Clementinensorbet mit Darjeeling-Gelee
empfohlen vom Restaurant »Lyle’s«, London
4 g Darjeeling-Tee, 5 g Gelatine, 20 mittelgroße Clementinen, 60 g Zucker, 12 g Sorbet-Stabilisator
150 ml heißes Wasser (90° C) über den Tee gießen, drei Minuten ziehen lassen. Abgießen, Teeblätter noch mal mit 150 ml heißem Wasser aufbrühen, zwei Minuten ziehen lassen. Passieren, Gelatine zum Tee geben und rühren, bis sie sich auflöst. Kalt stellen, bis das Gelee stockt.
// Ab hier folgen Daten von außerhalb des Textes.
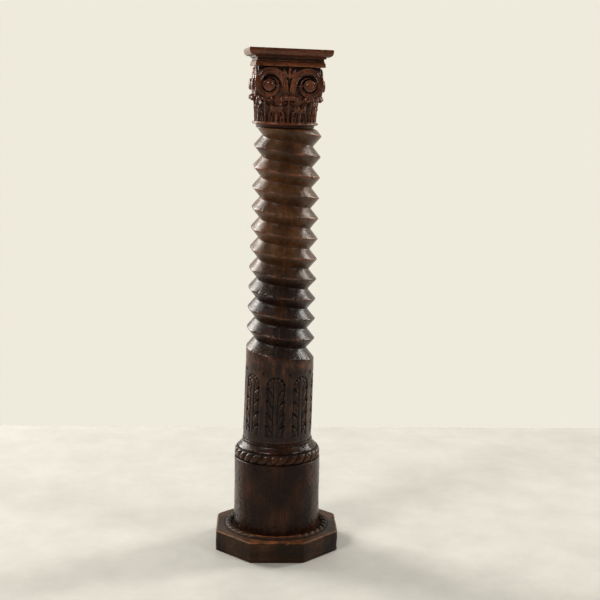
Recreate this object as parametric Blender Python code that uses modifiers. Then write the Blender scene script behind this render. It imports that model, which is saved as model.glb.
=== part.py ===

Clementinen waschen, schälen, eine Hälfte davon in mundgerechte Stücke schneiden. Andere Hälfte der Clementinen auspressen. Einen großen Topf Wasser zum Kochen bringen, darin die Schalen vier Minuten lang blanchieren. Wasser abgießen, Vorgang wiederholen. Clementinenschalen und Clementinen mit einem Mixer zu einer homogenen Masse pürieren. Für den Sirup den Zucker mit 60 ml heißem Wasser verrühren. Sirup zusammen mit dem Clementinensaft und Sorbet-Stabilisator zum Püree geben. Fünf Minuten mit einem Handmixer auf niedriger Stufe verrühren. Die Mischung abgedeckt mindestens eine Stunde oder über Nacht kalt stellen. Gekühltes Püree in die Eismaschine geben, 30 Minuten rühren. Bis zum Servieren im Tiefkühler aufbewahren, mit Würfeln aus Darjeeling-Gelee anrichten.